See ihm.representation.Segment and ihm.System.orphan_starting_models.

Parameters:
  • asym_unit (AsymUnit or AsymUnitRange) – The asymmetric unit (or part of one) this starting model represents.

  • dataset (Dataset) – Pointer to where this model is stored.

  • asym_id (str) – The asymmetric unit (chain) to use from the starting model’s dataset (not necessarily the same as the ID of the asym_unit in the final model).

  • templates (list) – A list of Template objects, if this is a comparative model.

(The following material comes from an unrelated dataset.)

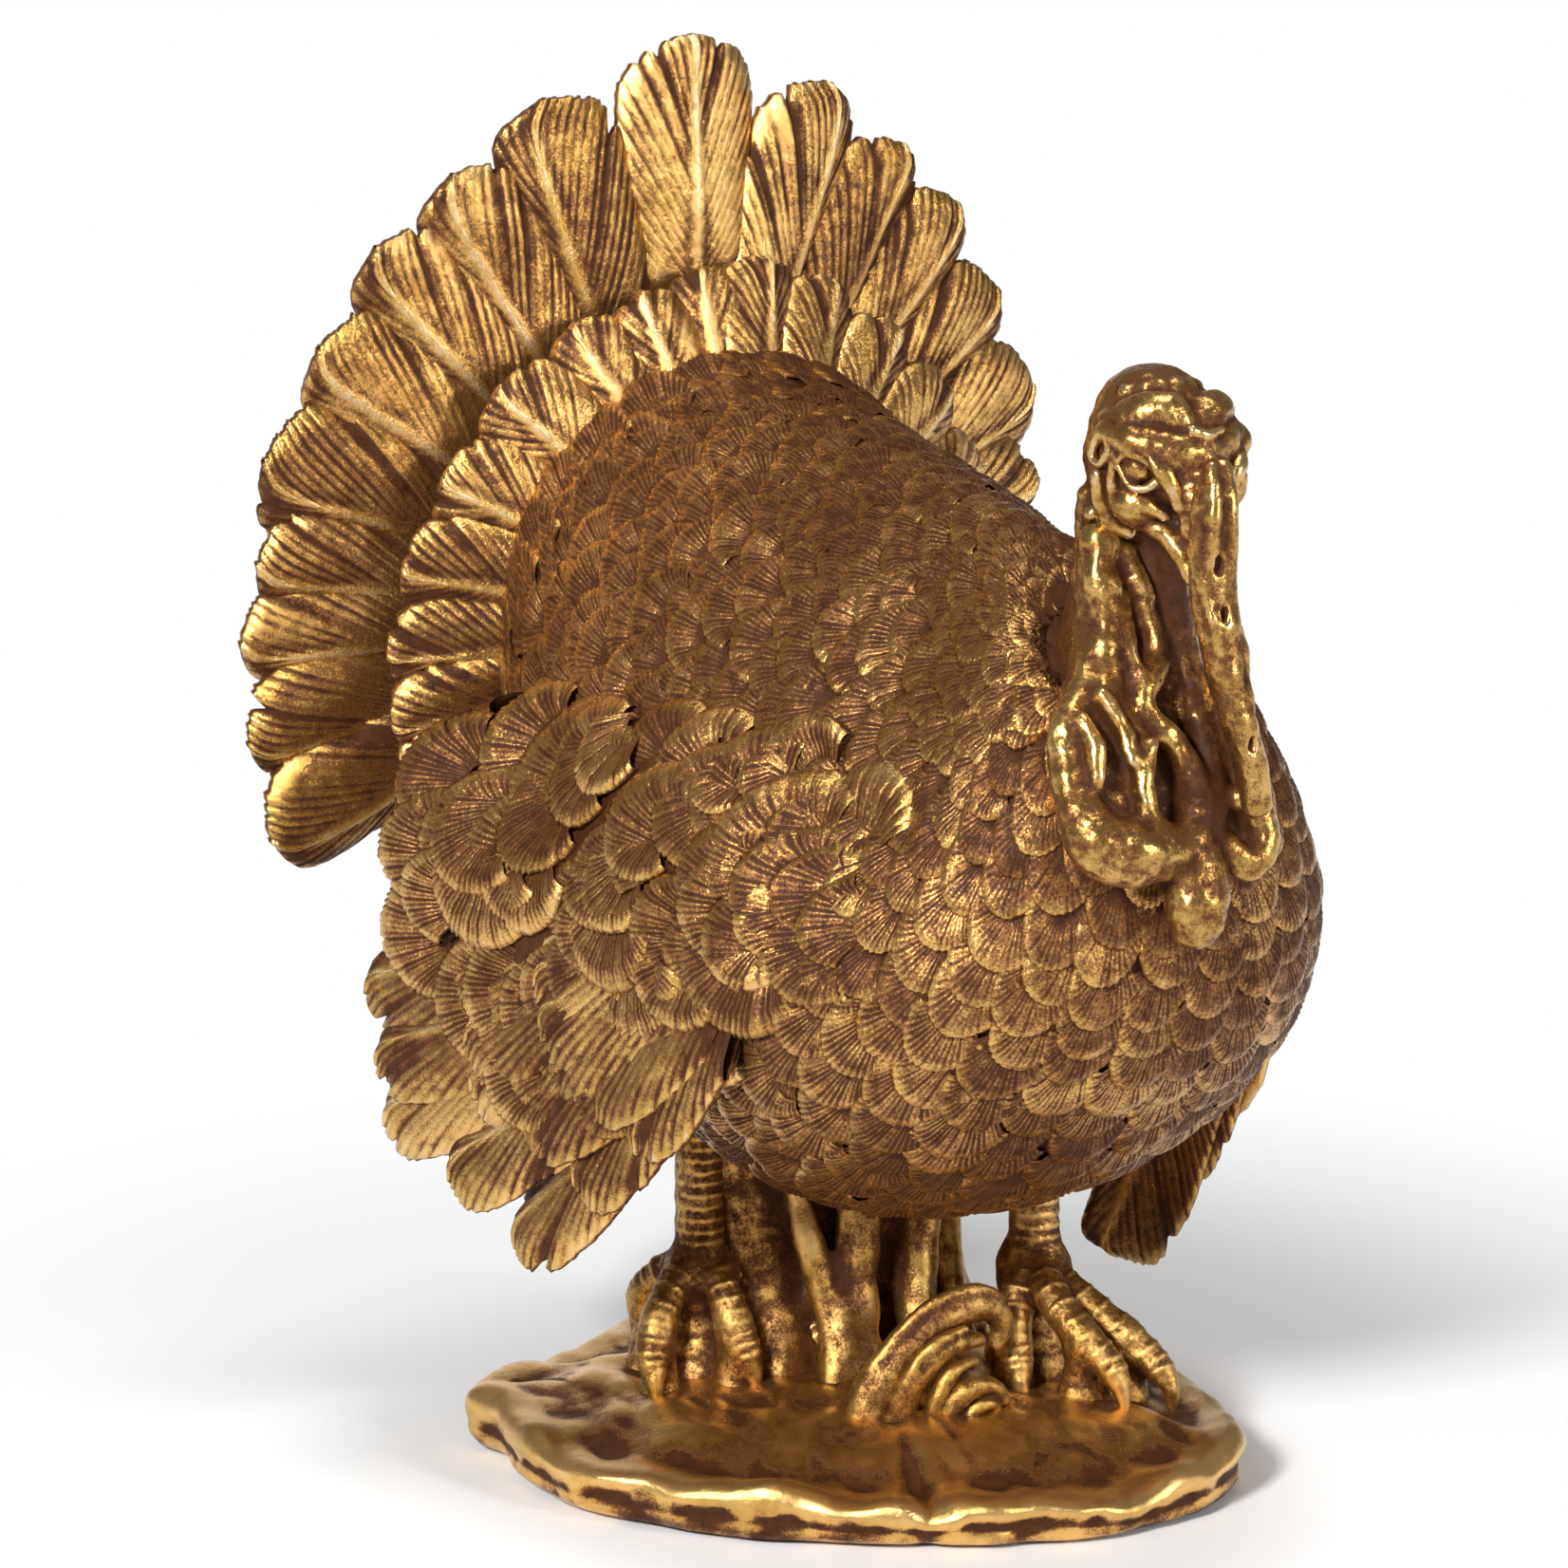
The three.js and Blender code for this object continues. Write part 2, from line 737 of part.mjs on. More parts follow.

  • offset (int) – Offset between the residue numbering in the dataset and the IHM model (the offset is added to the starting model numbering to give the IHM model numbering).

  • metadata (list) – List of PDB metadata, such as HELIX records.

  • software (Software) – The software used to generate the starting model.

  • script_file (Location) – Reference to the external file containing the script used to generate the starting model (usually a WorkflowFileLocation).

  • description (str) – Additional text describing the starting model.

add_atom(atom)[source]

Add to the model’s set of Atom objects.

See get_atoms() for more details.

add_seq_dif(seq_dif)[source]

Add to the model’s set of SeqDif objects.

See get_atoms() for more details.

get_atoms()[source]

Yield Atom objects that represent this starting model. This allows the starting model coordinates to be embedded in the mmCIF file, which is useful if the starting model is not available elsewhere (or it has been modified).

The default implementation returns an internal list of atoms; it is usually necessary to subclass and override this method. See ihm.model.Model.get_spheres() for more details.

Note that the returned atoms should be those used in modeling, not those stored in the file. In particular, the numbering scheme should be that used in the IHM model (add offset to the dataset numbering). If any residues were changed (for example it is common to mutate MSE in the dataset to MET in the modeling) the final mutated name should be used (MET in this case) and get_seq_dif() overridden to note the change.

get_seq_dif()[source]

Yield SeqDif objects for any sequence changes between the dataset and the starting model. See get_atoms().

The default implementation returns an internal list of objects; it is usually necessary to subclass and override this method.

Note that this is always called after get_atoms().

class ihm.startmodel.PDBHelix(line)[source]

Represent a HELIX record from a PDB file.

class ihm.startmodel.SeqDif(db_seq_id, seq_id, db_comp_id, details=None)[source]

Annotate a sequence difference between a dataset and starting model. See StartingModel.get_seq_dif() and MSESeqDif.

Parameters:
  • db_seq_id (int) – The residue index in the dataset.

  • seq_id (int) – The residue index in the starting model. This should normally be db_seq_id + offset.

  • db_comp_id (str) – The name of the residue in the dataset.

  • details (str) – Descriptive text for the sequence difference.

class ihm.startmodel.MSESeqDif(db_seq_id, seq_id, details='Conversion of modified residue MSE to MET')[source]

Denote that a residue was mutated from MSE to MET. See SeqDif for a description of the parameters.